§ **ROWS**
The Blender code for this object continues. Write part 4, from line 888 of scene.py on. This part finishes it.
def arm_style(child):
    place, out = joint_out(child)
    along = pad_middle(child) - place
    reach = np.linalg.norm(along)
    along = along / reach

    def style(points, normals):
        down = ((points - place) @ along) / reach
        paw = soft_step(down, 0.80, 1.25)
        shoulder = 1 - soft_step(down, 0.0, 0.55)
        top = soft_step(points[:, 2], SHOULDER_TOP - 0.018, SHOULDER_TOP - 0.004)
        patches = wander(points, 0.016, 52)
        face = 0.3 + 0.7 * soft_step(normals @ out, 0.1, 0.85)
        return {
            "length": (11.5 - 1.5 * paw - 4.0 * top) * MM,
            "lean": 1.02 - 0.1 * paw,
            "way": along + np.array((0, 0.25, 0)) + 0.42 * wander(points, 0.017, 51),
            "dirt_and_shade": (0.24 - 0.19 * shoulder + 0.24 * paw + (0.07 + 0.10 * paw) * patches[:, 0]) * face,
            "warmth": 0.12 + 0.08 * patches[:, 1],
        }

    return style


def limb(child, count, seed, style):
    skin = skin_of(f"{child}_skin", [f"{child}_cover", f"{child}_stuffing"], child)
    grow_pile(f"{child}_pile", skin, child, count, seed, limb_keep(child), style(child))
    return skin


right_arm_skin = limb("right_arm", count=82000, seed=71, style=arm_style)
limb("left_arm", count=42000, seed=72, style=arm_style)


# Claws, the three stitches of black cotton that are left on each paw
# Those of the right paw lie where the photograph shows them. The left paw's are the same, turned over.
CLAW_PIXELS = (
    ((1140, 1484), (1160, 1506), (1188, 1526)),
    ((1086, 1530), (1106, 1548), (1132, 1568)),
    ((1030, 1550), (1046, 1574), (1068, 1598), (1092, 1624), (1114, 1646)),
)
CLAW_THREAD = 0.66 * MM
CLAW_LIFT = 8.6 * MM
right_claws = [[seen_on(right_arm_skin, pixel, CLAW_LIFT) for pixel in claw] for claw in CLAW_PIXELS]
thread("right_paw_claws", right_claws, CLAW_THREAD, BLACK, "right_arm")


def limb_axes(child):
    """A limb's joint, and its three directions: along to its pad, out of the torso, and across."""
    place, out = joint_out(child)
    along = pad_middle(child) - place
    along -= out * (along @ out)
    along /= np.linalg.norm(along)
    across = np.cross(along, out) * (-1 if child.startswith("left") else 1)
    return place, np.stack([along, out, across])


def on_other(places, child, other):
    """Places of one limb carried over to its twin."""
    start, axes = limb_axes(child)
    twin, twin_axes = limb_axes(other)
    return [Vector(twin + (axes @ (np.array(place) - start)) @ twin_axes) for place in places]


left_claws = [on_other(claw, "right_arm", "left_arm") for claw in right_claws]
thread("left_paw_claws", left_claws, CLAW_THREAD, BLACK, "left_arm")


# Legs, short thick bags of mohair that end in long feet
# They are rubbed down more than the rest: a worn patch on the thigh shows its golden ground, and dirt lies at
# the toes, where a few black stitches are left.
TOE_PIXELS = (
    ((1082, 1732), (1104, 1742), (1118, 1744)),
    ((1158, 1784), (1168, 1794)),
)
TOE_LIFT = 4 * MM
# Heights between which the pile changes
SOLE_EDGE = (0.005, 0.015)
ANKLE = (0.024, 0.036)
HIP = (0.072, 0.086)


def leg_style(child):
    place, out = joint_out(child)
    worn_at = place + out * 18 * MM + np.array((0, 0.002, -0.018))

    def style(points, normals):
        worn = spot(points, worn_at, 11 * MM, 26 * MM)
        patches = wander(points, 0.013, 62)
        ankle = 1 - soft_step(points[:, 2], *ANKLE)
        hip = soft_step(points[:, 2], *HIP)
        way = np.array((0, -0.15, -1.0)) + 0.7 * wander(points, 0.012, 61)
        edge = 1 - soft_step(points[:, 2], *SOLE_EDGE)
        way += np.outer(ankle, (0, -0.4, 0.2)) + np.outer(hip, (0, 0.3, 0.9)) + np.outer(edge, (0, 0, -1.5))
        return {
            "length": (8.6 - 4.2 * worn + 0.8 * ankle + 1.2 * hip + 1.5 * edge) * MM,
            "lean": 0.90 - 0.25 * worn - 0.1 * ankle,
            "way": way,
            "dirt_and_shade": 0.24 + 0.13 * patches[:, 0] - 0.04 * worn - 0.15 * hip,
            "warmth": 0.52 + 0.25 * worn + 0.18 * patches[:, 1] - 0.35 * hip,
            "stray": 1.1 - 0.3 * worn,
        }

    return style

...

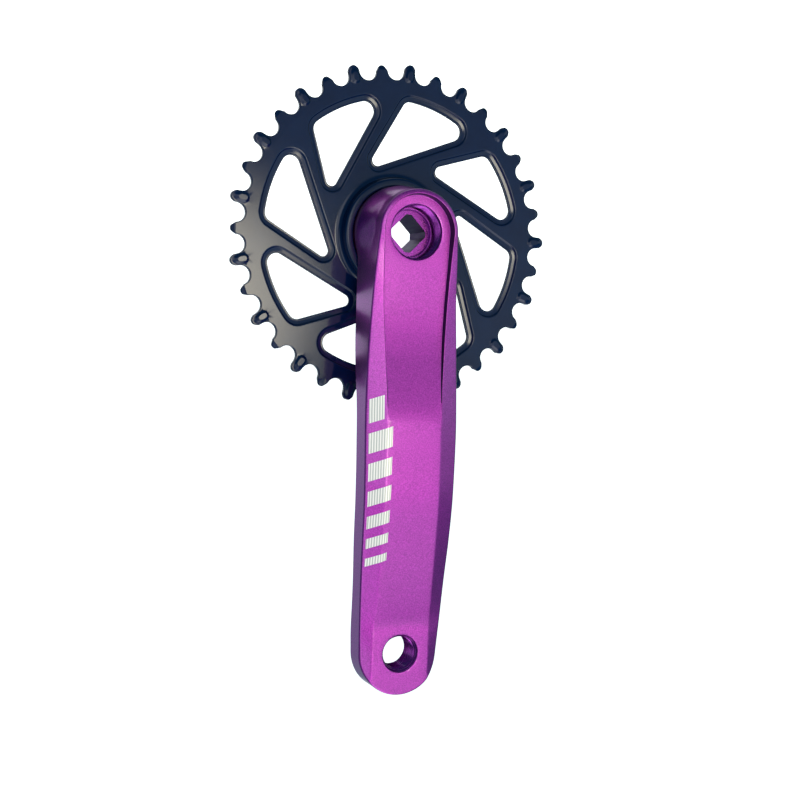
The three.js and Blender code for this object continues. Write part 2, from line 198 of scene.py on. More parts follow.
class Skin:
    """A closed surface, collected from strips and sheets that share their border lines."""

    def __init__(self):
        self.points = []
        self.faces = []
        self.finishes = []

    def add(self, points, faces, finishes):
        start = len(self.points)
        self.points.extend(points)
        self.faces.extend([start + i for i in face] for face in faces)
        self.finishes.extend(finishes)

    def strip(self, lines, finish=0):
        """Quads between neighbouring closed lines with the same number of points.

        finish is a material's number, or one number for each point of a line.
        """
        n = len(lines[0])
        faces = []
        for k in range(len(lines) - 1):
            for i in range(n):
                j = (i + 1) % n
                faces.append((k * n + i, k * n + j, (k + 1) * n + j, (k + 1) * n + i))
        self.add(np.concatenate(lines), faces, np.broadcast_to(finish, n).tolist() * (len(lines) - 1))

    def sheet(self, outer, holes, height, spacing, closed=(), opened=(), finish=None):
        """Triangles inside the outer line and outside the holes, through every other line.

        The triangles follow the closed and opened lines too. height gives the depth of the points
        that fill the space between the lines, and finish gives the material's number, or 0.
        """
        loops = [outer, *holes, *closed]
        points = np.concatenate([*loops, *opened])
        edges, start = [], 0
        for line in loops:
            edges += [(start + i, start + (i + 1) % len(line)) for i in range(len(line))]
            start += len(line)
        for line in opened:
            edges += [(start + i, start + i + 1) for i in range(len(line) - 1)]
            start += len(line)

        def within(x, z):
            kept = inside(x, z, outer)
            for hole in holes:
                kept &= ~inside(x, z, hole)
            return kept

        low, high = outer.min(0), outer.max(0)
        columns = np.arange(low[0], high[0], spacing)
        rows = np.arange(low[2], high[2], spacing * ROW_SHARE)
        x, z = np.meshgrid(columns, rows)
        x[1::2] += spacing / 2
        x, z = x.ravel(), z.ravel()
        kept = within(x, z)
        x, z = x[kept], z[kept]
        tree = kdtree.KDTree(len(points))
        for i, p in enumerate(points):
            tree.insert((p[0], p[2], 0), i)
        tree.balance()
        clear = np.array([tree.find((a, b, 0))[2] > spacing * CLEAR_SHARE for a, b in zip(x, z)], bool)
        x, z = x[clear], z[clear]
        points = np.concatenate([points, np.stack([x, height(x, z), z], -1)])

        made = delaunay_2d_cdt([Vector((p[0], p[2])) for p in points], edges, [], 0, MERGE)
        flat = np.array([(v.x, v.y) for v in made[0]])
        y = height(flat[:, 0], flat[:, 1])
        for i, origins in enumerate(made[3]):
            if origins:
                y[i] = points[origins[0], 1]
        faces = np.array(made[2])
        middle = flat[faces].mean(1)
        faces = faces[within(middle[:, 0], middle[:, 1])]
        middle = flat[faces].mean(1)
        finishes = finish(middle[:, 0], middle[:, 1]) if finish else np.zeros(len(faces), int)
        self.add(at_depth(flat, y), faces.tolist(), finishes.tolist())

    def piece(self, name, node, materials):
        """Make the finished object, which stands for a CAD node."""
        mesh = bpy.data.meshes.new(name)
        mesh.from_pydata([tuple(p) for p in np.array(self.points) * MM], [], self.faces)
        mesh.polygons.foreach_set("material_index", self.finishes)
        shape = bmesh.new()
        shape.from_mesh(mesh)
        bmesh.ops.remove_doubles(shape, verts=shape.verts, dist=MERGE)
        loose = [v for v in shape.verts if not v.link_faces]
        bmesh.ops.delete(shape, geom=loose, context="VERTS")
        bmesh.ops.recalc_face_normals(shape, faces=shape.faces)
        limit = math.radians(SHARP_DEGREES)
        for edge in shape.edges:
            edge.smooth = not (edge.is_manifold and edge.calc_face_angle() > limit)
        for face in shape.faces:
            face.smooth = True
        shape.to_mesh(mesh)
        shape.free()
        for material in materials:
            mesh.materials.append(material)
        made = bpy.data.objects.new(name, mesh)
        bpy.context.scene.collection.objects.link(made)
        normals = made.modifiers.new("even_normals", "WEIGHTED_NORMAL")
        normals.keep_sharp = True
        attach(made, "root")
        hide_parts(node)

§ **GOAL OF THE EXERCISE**
In the listing above, find the line containing "The three.js and" and the line containing "every other line.". Output them and every line between, exactly, and nothing else.

§ **OUTPUT OF THE EXERCISE**
The three.js and Blender code for this object continues. Write part 2, from line 198 of scene.py on. More parts follow.
class Skin:
    """A closed surface, collected from strips and sheets that share their border lines."""

    def __init__(self):
        self.points = []
        self.faces = []
        self.finishes = []

    def add(self, points, faces, finishes):
        start = len(self.points)
        self.points.extend(points)
        self.faces.extend([start + i for i in face] for face in faces)
        self.finishes.extend(finishes)

    def strip(self, lines, finish=0):
        """Quads between neighbouring closed lines with the same number of points.

        finish is a material's number, or one number for each point of a line.
        """
        n = len(lines[0])
        faces = []
        for k in range(len(lines) - 1):
            for i in range(n):
                j = (i + 1) % n
                faces.append((k * n + i, k * n + j, (k + 1) * n + j, (k + 1) * n + i))
        self.add(np.concatenate(lines), faces, np.broadcast_to(finish, n).tolist() * (len(lines) - 1))

    def sheet(self, outer, holes, height, spacing, closed=(), opened=(), finish=None):
        """Triangles inside the outer line and outside the holes, through every other line.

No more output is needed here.